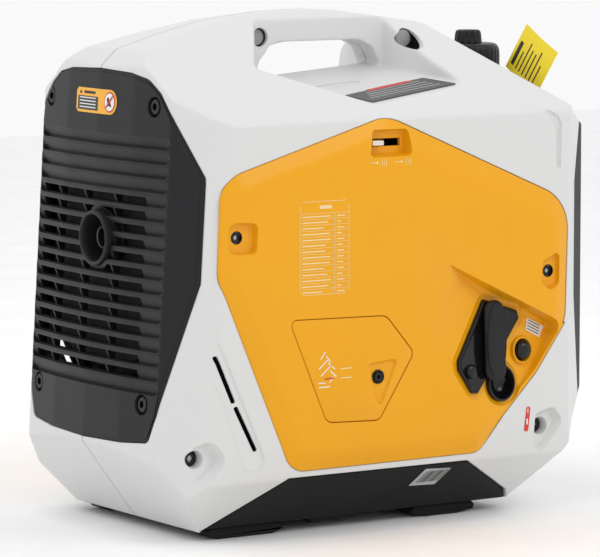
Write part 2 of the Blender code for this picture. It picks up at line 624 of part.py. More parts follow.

--------------------------------

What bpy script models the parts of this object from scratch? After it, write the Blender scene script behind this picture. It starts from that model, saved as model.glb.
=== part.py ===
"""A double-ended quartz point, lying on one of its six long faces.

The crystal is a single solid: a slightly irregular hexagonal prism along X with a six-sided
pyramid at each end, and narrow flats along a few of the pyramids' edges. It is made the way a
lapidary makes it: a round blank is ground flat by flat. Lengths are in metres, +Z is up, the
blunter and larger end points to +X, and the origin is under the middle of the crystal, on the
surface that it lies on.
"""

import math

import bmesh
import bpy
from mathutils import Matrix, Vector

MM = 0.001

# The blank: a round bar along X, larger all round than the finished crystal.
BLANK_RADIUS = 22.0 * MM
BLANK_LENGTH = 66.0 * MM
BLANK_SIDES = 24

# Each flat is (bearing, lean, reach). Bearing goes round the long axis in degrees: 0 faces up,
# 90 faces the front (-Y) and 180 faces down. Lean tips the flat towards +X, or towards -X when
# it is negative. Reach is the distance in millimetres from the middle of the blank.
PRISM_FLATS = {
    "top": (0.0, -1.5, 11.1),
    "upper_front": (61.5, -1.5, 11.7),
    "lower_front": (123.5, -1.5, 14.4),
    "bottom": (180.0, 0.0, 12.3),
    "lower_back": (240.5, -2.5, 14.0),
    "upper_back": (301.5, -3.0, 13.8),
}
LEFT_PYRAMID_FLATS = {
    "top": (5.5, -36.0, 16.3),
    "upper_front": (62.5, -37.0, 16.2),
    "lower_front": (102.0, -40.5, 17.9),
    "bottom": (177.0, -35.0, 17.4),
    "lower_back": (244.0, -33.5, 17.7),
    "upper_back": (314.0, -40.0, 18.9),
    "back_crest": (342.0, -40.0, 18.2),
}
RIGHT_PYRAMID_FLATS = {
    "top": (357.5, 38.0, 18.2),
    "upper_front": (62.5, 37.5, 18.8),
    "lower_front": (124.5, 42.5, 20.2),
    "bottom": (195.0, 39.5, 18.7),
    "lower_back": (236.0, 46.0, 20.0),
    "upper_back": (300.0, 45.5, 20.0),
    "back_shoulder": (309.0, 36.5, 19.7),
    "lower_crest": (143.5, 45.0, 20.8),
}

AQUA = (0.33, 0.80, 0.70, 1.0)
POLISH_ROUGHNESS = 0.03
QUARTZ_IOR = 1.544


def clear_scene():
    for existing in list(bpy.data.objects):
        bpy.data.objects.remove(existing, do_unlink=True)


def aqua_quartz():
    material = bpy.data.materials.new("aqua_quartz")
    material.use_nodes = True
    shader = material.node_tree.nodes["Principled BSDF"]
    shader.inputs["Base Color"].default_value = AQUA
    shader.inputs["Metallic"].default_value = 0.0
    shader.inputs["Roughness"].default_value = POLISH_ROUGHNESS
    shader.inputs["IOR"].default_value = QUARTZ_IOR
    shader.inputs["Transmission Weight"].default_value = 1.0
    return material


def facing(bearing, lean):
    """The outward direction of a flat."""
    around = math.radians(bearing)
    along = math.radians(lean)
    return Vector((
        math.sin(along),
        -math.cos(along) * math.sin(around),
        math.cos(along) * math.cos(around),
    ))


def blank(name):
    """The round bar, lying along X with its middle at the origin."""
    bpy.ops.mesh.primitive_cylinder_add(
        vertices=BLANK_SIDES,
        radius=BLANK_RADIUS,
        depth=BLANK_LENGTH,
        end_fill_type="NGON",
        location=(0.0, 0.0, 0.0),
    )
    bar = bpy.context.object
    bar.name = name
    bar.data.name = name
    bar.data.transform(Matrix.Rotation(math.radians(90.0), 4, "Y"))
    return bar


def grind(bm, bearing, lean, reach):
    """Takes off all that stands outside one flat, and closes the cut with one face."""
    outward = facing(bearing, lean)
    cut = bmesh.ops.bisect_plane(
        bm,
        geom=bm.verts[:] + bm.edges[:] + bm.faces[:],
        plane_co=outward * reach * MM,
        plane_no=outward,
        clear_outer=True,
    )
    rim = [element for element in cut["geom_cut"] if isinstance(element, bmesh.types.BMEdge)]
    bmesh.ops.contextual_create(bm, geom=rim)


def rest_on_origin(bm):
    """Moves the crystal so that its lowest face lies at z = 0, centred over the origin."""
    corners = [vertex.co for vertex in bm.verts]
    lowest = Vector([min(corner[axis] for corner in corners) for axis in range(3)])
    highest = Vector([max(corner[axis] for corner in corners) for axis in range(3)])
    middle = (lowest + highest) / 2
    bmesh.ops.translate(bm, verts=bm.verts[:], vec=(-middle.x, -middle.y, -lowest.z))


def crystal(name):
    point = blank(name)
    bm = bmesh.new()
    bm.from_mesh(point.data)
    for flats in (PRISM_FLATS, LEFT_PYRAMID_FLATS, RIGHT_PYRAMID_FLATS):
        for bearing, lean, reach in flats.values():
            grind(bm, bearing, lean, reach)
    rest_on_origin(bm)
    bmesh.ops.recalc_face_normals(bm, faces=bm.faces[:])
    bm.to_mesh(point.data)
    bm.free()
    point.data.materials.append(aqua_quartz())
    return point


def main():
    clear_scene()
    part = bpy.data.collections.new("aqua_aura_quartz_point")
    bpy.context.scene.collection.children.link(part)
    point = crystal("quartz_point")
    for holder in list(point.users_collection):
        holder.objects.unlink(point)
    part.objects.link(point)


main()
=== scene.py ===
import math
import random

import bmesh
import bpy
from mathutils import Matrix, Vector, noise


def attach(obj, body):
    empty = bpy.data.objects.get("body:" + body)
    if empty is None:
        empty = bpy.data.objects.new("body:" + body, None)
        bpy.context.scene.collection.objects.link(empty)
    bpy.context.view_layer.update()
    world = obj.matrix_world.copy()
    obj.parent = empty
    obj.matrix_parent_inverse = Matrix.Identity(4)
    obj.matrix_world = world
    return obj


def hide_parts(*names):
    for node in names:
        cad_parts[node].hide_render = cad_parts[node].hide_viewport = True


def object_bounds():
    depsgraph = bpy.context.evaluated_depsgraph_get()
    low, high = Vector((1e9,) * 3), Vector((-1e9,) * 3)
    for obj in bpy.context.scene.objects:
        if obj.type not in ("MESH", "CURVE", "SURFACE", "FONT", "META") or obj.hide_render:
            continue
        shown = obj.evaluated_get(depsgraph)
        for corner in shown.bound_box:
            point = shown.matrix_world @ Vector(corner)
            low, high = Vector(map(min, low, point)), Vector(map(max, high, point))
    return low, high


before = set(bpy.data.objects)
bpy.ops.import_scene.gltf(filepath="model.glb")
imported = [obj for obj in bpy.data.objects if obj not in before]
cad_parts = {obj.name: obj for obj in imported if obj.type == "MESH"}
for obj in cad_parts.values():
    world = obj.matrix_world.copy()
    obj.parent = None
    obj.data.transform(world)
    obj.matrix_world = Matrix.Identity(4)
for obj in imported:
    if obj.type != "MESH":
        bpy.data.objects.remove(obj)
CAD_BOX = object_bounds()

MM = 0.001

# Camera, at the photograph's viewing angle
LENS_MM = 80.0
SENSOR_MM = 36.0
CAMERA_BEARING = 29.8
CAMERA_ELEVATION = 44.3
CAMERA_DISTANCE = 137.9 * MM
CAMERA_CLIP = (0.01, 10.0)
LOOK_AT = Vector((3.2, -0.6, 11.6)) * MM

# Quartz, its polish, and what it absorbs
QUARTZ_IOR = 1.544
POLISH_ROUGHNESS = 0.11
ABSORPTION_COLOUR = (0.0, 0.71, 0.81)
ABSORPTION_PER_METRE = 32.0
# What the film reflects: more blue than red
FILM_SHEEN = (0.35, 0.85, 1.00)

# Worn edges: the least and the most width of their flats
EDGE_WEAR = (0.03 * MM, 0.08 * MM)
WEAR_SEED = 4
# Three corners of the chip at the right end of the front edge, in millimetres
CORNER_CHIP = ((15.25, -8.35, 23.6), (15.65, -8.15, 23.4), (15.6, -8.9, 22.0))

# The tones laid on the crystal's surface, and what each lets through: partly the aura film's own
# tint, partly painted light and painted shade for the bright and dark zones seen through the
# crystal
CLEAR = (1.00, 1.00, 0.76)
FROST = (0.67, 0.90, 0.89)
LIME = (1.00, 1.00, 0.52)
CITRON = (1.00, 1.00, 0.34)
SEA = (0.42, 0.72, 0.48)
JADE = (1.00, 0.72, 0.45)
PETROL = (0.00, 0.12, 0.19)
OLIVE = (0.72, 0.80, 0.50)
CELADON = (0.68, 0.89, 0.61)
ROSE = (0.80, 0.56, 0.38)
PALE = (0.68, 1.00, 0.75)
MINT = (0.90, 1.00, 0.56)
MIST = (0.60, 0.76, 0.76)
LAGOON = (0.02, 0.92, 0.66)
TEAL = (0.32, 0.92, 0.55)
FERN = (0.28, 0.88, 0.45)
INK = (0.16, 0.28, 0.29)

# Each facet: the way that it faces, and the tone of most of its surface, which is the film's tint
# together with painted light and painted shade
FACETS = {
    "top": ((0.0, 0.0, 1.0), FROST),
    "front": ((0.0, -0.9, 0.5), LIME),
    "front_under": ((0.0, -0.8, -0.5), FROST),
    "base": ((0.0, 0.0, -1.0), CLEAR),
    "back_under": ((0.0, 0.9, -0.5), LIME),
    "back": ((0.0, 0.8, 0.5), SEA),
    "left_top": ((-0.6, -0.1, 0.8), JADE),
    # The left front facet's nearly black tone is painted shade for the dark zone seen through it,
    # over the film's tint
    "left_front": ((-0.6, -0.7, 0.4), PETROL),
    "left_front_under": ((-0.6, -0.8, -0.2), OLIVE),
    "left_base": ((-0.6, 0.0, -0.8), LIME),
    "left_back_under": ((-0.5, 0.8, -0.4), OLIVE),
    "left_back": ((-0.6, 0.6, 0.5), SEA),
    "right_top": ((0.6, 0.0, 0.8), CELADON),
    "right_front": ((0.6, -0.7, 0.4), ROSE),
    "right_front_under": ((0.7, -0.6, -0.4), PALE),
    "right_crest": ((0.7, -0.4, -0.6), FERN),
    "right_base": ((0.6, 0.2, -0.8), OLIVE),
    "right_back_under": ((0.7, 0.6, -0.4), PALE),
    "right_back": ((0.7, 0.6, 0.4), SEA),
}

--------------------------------

* EXERCISE INSTRUCTIONS: Only the lines from the one with "before = set(bpy.data.objects)" to the one with "FILM_SHEEN = (0.35, 0.85, 1.00)" are wanted; extract them exactly, both ends included.

* RESPONSE BELOW:
before = set(bpy.data.objects)
bpy.ops.import_scene.gltf(filepath="model.glb")
imported = [obj for obj in bpy.data.objects if obj not in before]
cad_parts = {obj.name: obj for obj in imported if obj.type == "MESH"}
for obj in cad_parts.values():
    world = obj.matrix_world.copy()
    obj.parent = None
    obj.data.transform(world)
    obj.matrix_world = Matrix.Identity(4)
for obj in imported:
    if obj.type != "MESH":
        bpy.data.objects.remove(obj)
CAD_BOX = object_bounds()

MM = 0.001

# Camera, at the photograph's viewing angle
LENS_MM = 80.0
SENSOR_MM = 36.0
CAMERA_BEARING = 29.8
CAMERA_ELEVATION = 44.3
CAMERA_DISTANCE = 137.9 * MM
CAMERA_CLIP = (0.01, 10.0)
LOOK_AT = Vector((3.2, -0.6, 11.6)) * MM

# Quartz, its polish, and what it absorbs
QUARTZ_IOR = 1.544
POLISH_ROUGHNESS = 0.11
ABSORPTION_COLOUR = (0.0, 0.71, 0.81)
ABSORPTION_PER_METRE = 32.0
# What the film reflects: more blue than red
FILM_SHEEN = (0.35, 0.85, 1.00)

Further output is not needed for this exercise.